## Prompt
Copy out all of the data below with no alterations.

## Recorded data
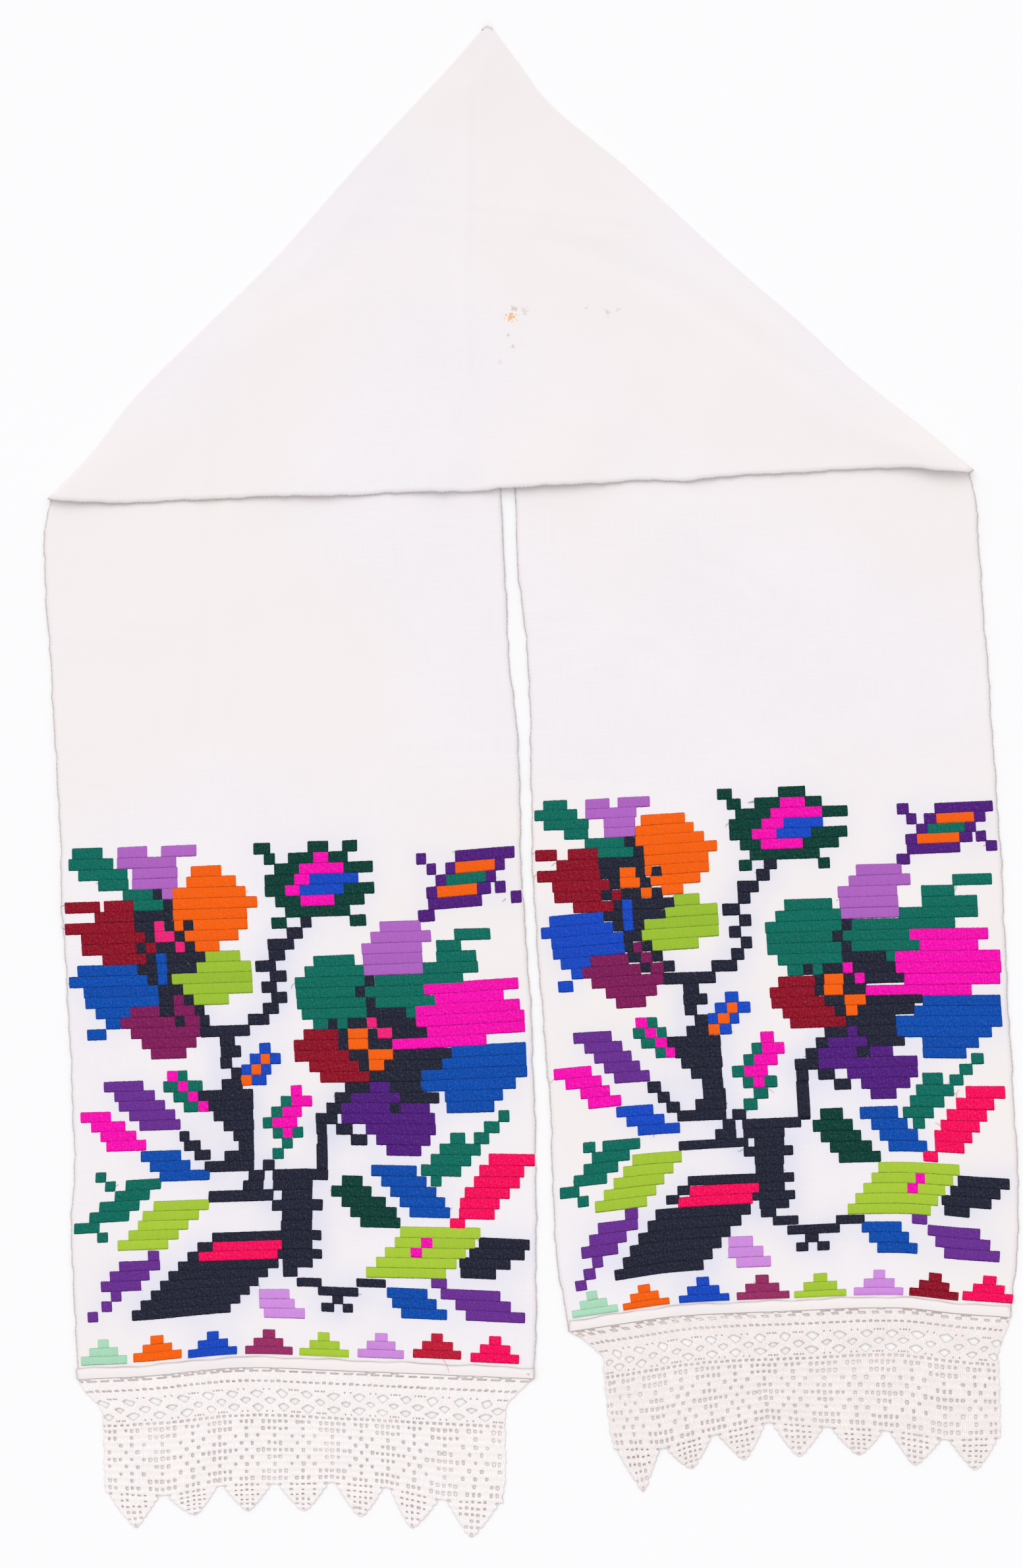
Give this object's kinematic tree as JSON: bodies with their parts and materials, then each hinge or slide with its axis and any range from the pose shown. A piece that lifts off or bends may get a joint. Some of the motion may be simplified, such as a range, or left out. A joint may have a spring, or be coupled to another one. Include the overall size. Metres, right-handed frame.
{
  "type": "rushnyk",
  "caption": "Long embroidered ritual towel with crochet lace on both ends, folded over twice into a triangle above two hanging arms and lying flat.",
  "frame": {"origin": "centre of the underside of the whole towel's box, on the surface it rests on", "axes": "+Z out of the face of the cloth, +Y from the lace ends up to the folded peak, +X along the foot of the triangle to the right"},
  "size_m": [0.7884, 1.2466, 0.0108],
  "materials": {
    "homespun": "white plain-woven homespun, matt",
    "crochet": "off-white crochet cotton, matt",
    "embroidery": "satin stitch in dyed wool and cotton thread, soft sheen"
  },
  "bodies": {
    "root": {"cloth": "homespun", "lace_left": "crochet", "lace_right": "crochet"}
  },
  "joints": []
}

## Reply
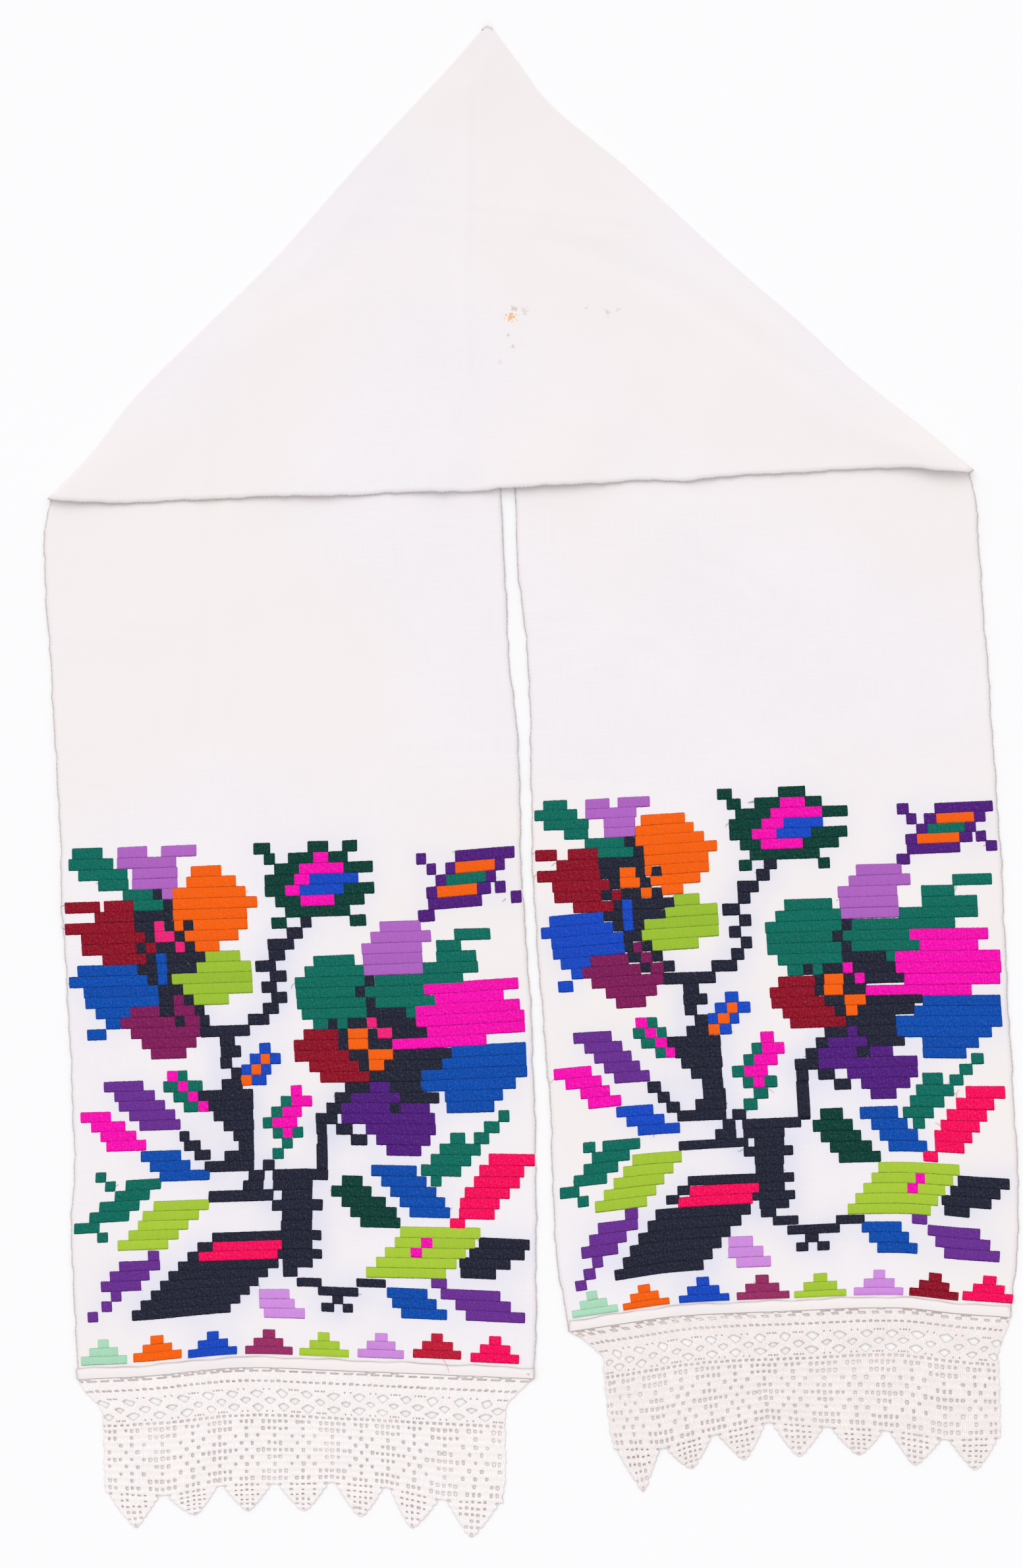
Give this object's kinematic tree as JSON: bodies with their parts and materials, then each hinge or slide with its axis and any range from the pose shown. A piece that lifts off or bends may get a joint. Some of the motion may be simplified, such as a range, or left out. A joint may have a spring, or be coupled to another one. Include the overall size. Metres, right-handed frame.
{
  "type": "rushnyk",
  "caption": "Long embroidered ritual towel with crochet lace on both ends, folded over twice into a triangle above two hanging arms and lying flat.",
  "frame": {"origin": "centre of the underside of the whole towel's box, on the surface it rests on", "axes": "+Z out of the face of the cloth, +Y from the lace ends up to the folded peak, +X along the foot of the triangle to the right"},
  "size_m": [0.7884, 1.2466, 0.0108],
  "materials": {
    "homespun": "white plain-woven homespun, matt",
    "crochet": "off-white crochet cotton, matt",
    "embroidery": "satin stitch in dyed wool and cotton thread, soft sheen"
  },
  "bodies": {
    "root": {"cloth": "homespun", "lace_left": "crochet", "lace_right": "crochet"}
  },
  "joints": []
}